The following helps to explain how pump efficiency gains might be measured and tested on the fly.
In most cases, some type of hydrogen recirculation device (HRD) is used, and it has to be able to provide adequate anode gas recirculation. The ability to move water droplets out of cell channels through maximizing the anode inlet-outlet differential pressure (dP) is a crucial factor related to durability of the fuel cell stack, however, the dP measurement alone doesn’t provide enough information about the H2 recirculation rate, which corresponds to the increased H2 concentration resulting in the increased H2 chemical reaction rates, or in other words creating more power from the cubic inch of fuel cell stack.
In fuel cells, as in internal combustion engines, some excess air is provided for reaction rate improvement. In the fuel supply system, contrary to engines, it is possible to provide excess fuel, which also increases the chemical reaction rates. The excess fuel corresponds to the H2 recirculation rate.
Typically, the fuel cell stack manufacturer provides the requirement of this parameter, which known as “H2 Stoichiometry,” which is defined as a ratio of H2 flow in the stack inlet to the amount of H2 consumed in the stack. The unconsumed H2, along with the ballast gases, are moved from the stack outlet to the stack inlet through the H2 recirculation device.
The challenge is to determine which part of the recirculated gas mixture is hydrogen. The stack supplier can specify the required H2 excess when testing stacks on dedicated test stations where the excess hydrogen is released from the stack outlet. In this situation there is practically no N2 present and the humidity of feed H2 can be set through the test station controls. In field applications, the N2 gas accumulates in the anode space when a mechanical device is used to move the hydrogen from the outlet to the inlet in a closed loop and its concentration (N2% volume) can be measured along with the RH percentage at the stack inlet.
Quest for efficiency
The more efficiency a fuel cell has, the greater the electrical energy output versus the hydrogen gas input. Proper chemistry is required to make a fuel cell work, but for larger PEM devices, hydrogen recirculation is a clear path to make them more efficient and provide significantly longer rage in mobile applications. A brushless dc electric (BLDC) motor-driven hydrogen recirculation system can pay for itself with the more efficient use of the fuel gases.

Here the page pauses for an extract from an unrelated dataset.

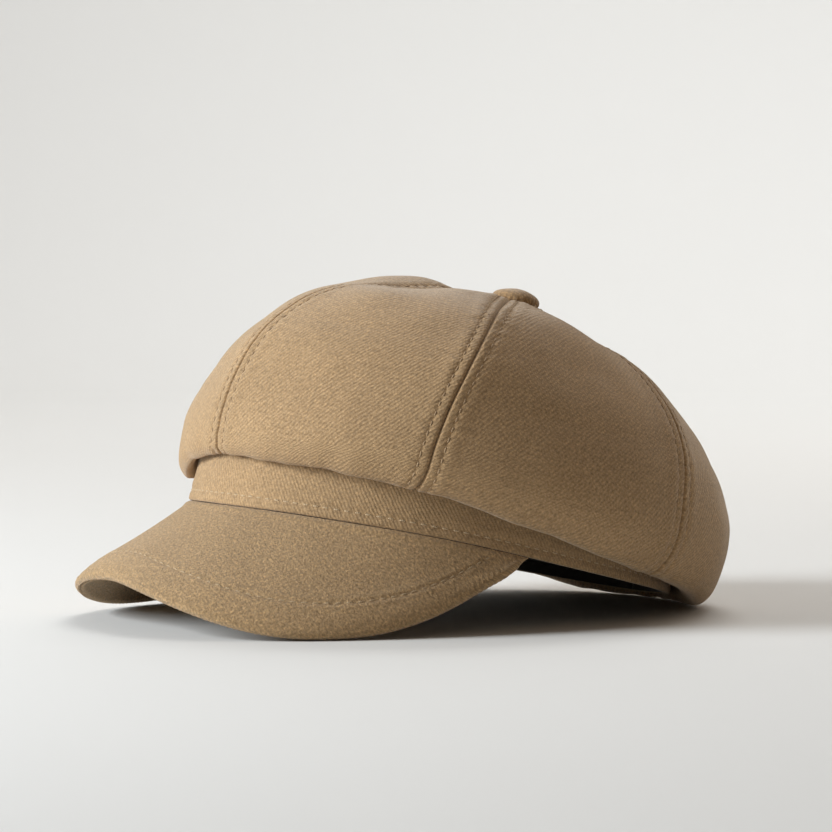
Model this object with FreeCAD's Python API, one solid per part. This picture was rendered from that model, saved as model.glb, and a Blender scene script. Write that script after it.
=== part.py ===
# Newsboy cap: six-gore crown over a headband, short curved visor, covered button.
# Frame: millimetres, +Z up, the cap lying at rest on a level surface at Z = 0.
# -Y is the front (the visor), +X is the wearer's left side.
# Cap-local coordinates used while modelling: origin at the centre of the head
# opening (the lower edge of the headband), z along the crown's axis; the cap
# leans back by LEAN_DEG because the visor props its front up.
import FreeCAD, Part
import math
import os

os.makedirs("parts", exist_ok=True)
V = FreeCAD.Vector

# ------------------------------------------------------------ driving dimensions
LEAN_DEG = 12.65        # backward lean of the cap as it lies on a table
OPENING_H = 25.2        # height of the head opening's centre above the table
SHIFT_Y = 10.69         # moves the model so the middle of its length is at Y = 0
SHIFT_Z = 0.55          # trims the lowest point to Z = 0

BAND_A = 102.0          # headband outer half length (front to back), lower edge
BAND_B = 86.0           # headband outer half width, lower edge
BAND_H = 32.0           # headband height
BAND_TAPER = 2.0        # the band leans in by this at its top
BAND_T = 1.6            # headband cloth
STIFF_T = 0.7           # buckram strip behind the band cloth
SWEAT_T = 1.2           # sweatband

CROWN_B = 106.0         # crown half width at its widest
CROWN_A = 114.2         # crown half length at its widest
CROWN_CY = 6.2          # the crown's widest ring sits this far behind the opening
APEX_Y = 17.0           # button behind the opening's centre
APEX_Z = 103.0          # crown height at the button, from the opening
CLOTH_T = 1.6           # crown cloth
GORE_GAP = 0.10         # half gap between neighbouring gores at a seam
GORE_FLAT = 3.5         # how far a gore's middle is flatter than the round crown
GORE_PUFF = 2.2         # how far a gore's middle puffs up around the button
SEAM_TOP = [0.0, 61.0, 118.0, 180.0, 242.0, 302.0, 360.0]   # seam bearings at the top
SEAM_LIP = [4.0, 55.6, 113.0, 180.0, 242.0, 302.0, 364.0]   # and at the crown's lip

LINING_T = 0.6
LINING_GAP = 5.6        # lining behind the crown's nominal surface

VISOR_HALF_ARC = 84.0   # the visor is sewn to the band over twice this bearing
VISOR_CLOTH_T = 1.3
VISOR_BOARD_T = 1.6
VISOR_GAP = 0.15
VISOR_INSET = 3.0       # board stops this far inside the rim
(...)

The Wankel Roots-style blower has proven to be well suited for this task. The minute airgaps (under 10ths of a millimeter) inherent in the Wankel rotor and casing design, when pumping water (or steam) as well as the fuel, have provided efficiency hitherto unavailable.
Moving hydrogen within a fuel cell is no small task and doing it efficiently is the Holy Grail of today’s larger fuel cell systems.
Fred Cacace is product manager at Ogura Industrial Corp., Somerset, N.J., with J. Blaszczyk, Ph.D. as consultant.